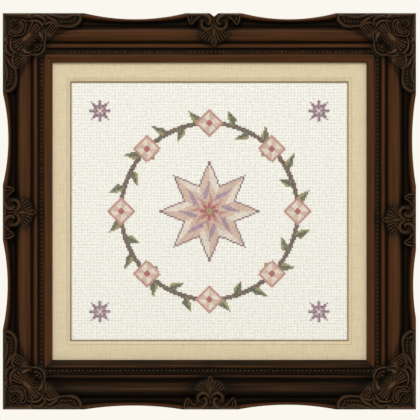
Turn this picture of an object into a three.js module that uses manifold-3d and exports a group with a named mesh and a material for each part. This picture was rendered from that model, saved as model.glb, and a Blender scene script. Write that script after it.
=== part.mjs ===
// A framed cross-stitch picture: a swept wooden frame with cast ornaments, a linen-covered mat, and
// embroidered cloth on a board, closed from behind by a backing board that four turn buttons hold.
// Millimetres. X to the right, Z up, the front faces -Y. The origin is the middle of the flat back.
// Inside the file a point of a rail is (along, inward, height): along the rail, inward from its outer
// edge, and forward from the back plane.

import * as THREE from 'three';
import { mergeVertices } from 'three/addons/utils/BufferGeometryUtils.js';
import Module from 'manifold-3d';

const wasm = await Module();
wasm.setup();

// Driving dimensions

const FRAME_WIDTH = 490;
const FRAME_HEIGHT = 470;
const RAIL_WIDTH = 58;
const REBATE_WIDTH = 6;
const REBATE_DEPTH = 11;
const GAP = 0.3;                      // between pieces that touch
const STACK_CLEARANCE = 1.5;          // round the boards in the rebate
const PAST = 1;                       // how far a cutter runs past the face that it opens
const FAR = 60;                       // further than anything reaches from the back plane
const ROOT = 0.4;                     // how far a joined part runs into its neighbour

const MAT_WINDOW = [329, 307];
const MAT_THICKNESS = 3.0;
const MAT_BEVEL = 2.4;
const UNDERMAT_SHOW = 1.3;
const UNDERMAT_THICKNESS = 1.2;
const CLOTH_THICKNESS = 0.9;
const MOUNT_THICKNESS = 1.6;
const STITCH = 25.4 / 14;             // one cross on 14-count cloth
const STITCH_RISE = 0.7;

const NOTCH = { half: 5.4, depth: 4.3 };

// Each sweep: where it starts and ends along the rail, from the frame's middle, and how deep it is.
const SWEEPS = {
  top: [[-148, -28, 7.0], [38.5, 150, 7.0]],
  bottom: [[-148, -32, 4.5], [34, 150, 5.4]],
  left: [[-140, -34.5, 5.6], [31.5, 140, 6.4]],
  right: [[-127, -47, 3.2], [30, 139, 4.4]],
};
const CENTRE_AT = { top: 5.5, bottom: 1.0, left: -1.4, right: -10.3 };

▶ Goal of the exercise
Give an exact repetition of all the material.

▶ Output of the task
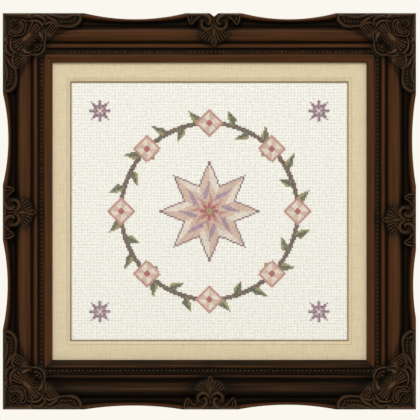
Turn this picture of an object into a three.js module that uses manifold-3d and exports a group with a named mesh and a material for each part. This picture was rendered from that model, saved as model.glb, and a Blender scene script. Write that script after it.
=== part.mjs ===
// A framed cross-stitch picture: a swept wooden frame with cast ornaments, a linen-covered mat, and
// embroidered cloth on a board, closed from behind by a backing board that four turn buttons hold.
// Millimetres. X to the right, Z up, the front faces -Y. The origin is the middle of the flat back.
// Inside the file a point of a rail is (along, inward, height): along the rail, inward from its outer
// edge, and forward from the back plane.

import * as THREE from 'three';
import { mergeVertices } from 'three/addons/utils/BufferGeometryUtils.js';
import Module from 'manifold-3d';

const wasm = await Module();
wasm.setup();

// Driving dimensions

const FRAME_WIDTH = 490;
const FRAME_HEIGHT = 470;
const RAIL_WIDTH = 58;
const REBATE_WIDTH = 6;
const REBATE_DEPTH = 11;
const GAP = 0.3;                      // between pieces that touch
const STACK_CLEARANCE = 1.5;          // round the boards in the rebate
const PAST = 1;                       // how far a cutter runs past the face that it opens
const FAR = 60;                       // further than anything reaches from the back plane
const ROOT = 0.4;                     // how far a joined part runs into its neighbour

const MAT_WINDOW = [329, 307];
const MAT_THICKNESS = 3.0;
const MAT_BEVEL = 2.4;
const UNDERMAT_SHOW = 1.3;
const UNDERMAT_THICKNESS = 1.2;
const CLOTH_THICKNESS = 0.9;
const MOUNT_THICKNESS = 1.6;
const STITCH = 25.4 / 14;             // one cross on 14-count cloth
const STITCH_RISE = 0.7;

const NOTCH = { half: 5.4, depth: 4.3 };

// Each sweep: where it starts and ends along the rail, from the frame's middle, and how deep it is.
const SWEEPS = {
  top: [[-148, -28, 7.0], [38.5, 150, 7.0]],
  bottom: [[-148, -32, 4.5], [34, 150, 5.4]],
  left: [[-140, -34.5, 5.6], [31.5, 140, 6.4]],
  right: [[-127, -47, 3.2], [30, 139, 4.4]],
};
const CENTRE_AT = { top: 5.5, bottom: 1.0, left: -1.4, right: -10.3 };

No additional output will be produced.